Dougal saw the irony, and let it lie. “I nearly was, lass,” he said, lifting his dark brows. “The first lash drew blood, and the lad’s back was half red and half blue within a minute. He didna scream, though, or beg for mercy, or twist round to try and save himself. He just set his forehead hard against the post and stood there. He flinched when the lash hit, of course, but nothin’ more. I doubt I could do that,” he admitted, “nor are there many that could. He fainted half through it, and they roused him wi’ water from a jug and finished it.”
“Very nasty indeed,” I observed. “Why are you telling me about it?”
“I havena finished telling ye about it.” Dougal pulled the dirk from his belt and began to clean his fingernails with the point. He was a fastidious man, in spite of the difficulties of keeping clean on the road.
“Jamie was slumped in the ropes, with the blood running down and staining his kilt. I dinna think he’d fainted, he was just too wambly to stand for the moment. But just then Captain Randall came down into the yard. I don’t know why he’d not been there to begin with; had business that delayed him, perhaps.
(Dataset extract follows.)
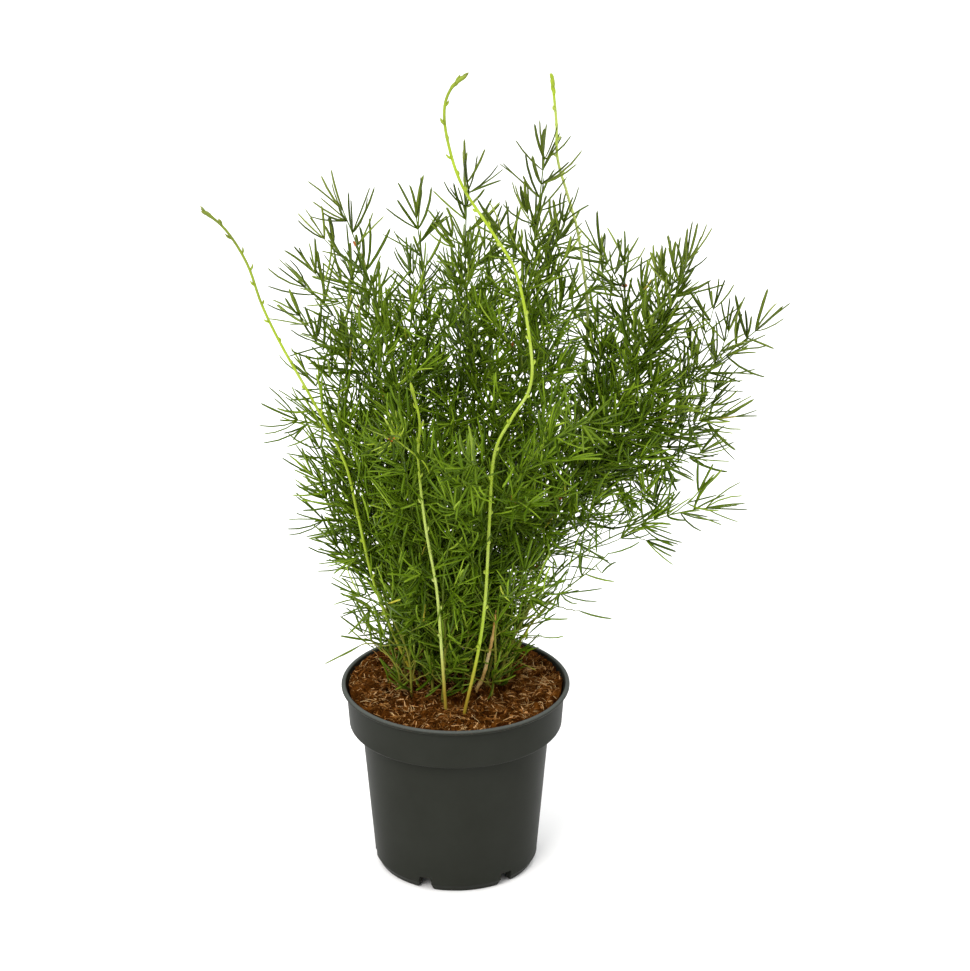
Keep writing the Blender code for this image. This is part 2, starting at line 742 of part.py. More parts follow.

Anyway, Jamie saw him coming, and had the presence o’ mind left to close his eyes and let his head flop, like as if he were unconscious.”
Dougal knitted his brows, concentrating fiercely on a recalcitrant hangnail.
“The Captain was fair put out that they’d flogged Jamie already; seems that was a pleasure he’d meant to have for himself. Still, not much to be done about it at the moment. But then he thought to make inquiries about how Jamie came to escape in the first place.”
He held up the dirk, examining it for nicks, then began to sharpen the edge against the stone he sat on. “Had several soldiers shaking in their boots before he was done—the man’s a way wi’ words, I’ll say that for him.”